Greetings,
* Tomas Vondra (tomas.vondra@2ndquadrant.com) wrote:
> On Tue, Jan 28, 2020 at 02:34:07PM -0500, Stephen Frost wrote:
> >We certainly can't run external commands during transaction COMMIT, so
> >this can't be part of a regular DROP TABLE.
>
> IMO the best solution would be that the DROP TABLE does everything as
> usual, but instead of deleting the relfilenode it moves it to some sort
> of queue. And then a background worker would "erase" these relfilenodes
> outside the COMMIT.
That sounds interesting, though I'm a bit worried that it's going to
lead to the same kind of complications and difficulty that we have with
deleted columns- anything that's working with the system tables will
need to see this new "dropped but pending delete" flag. Would we also
rename the table when this happens? Or change the schema it's in?

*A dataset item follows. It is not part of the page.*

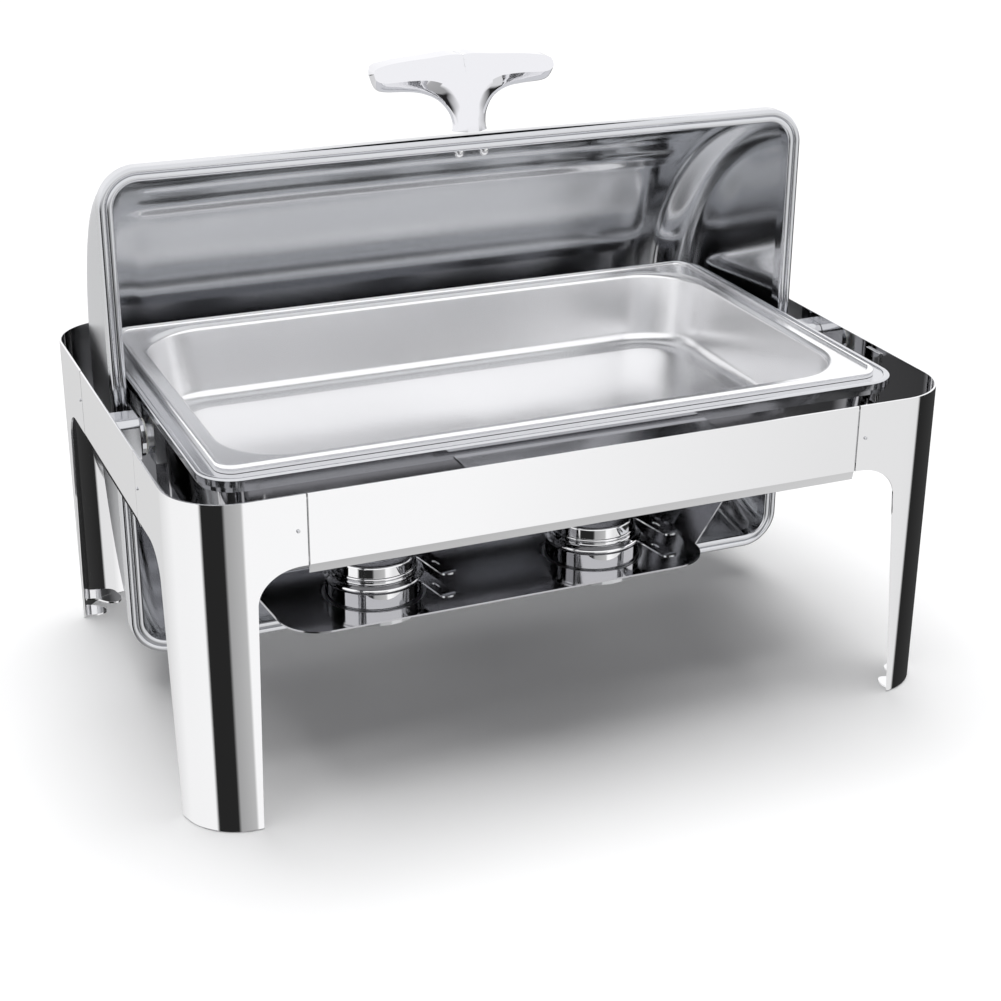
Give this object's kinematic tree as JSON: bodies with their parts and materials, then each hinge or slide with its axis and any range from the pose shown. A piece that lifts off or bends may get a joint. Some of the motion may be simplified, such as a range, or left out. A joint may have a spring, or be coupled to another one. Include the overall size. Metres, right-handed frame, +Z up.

Otherwise, your typical DROP IF EXISTS / CREATE could end up breaking.
> And yes, we need to do this in a way that works with replicas, i.e. we
> need to WAL-log it somehow. And it should to be done in a way that works
> when the replica is on a different type of filesystem.
I agree it should go through WAL somehow (ideally without needing an
actual zero'd or whatever page for every page in the relation), but why
do we care about the filesystem on the replica? We don't have anything
that's really filesystem specific in WAL replay today and I don't see
this as needing to change that..
Thanks,
Stephen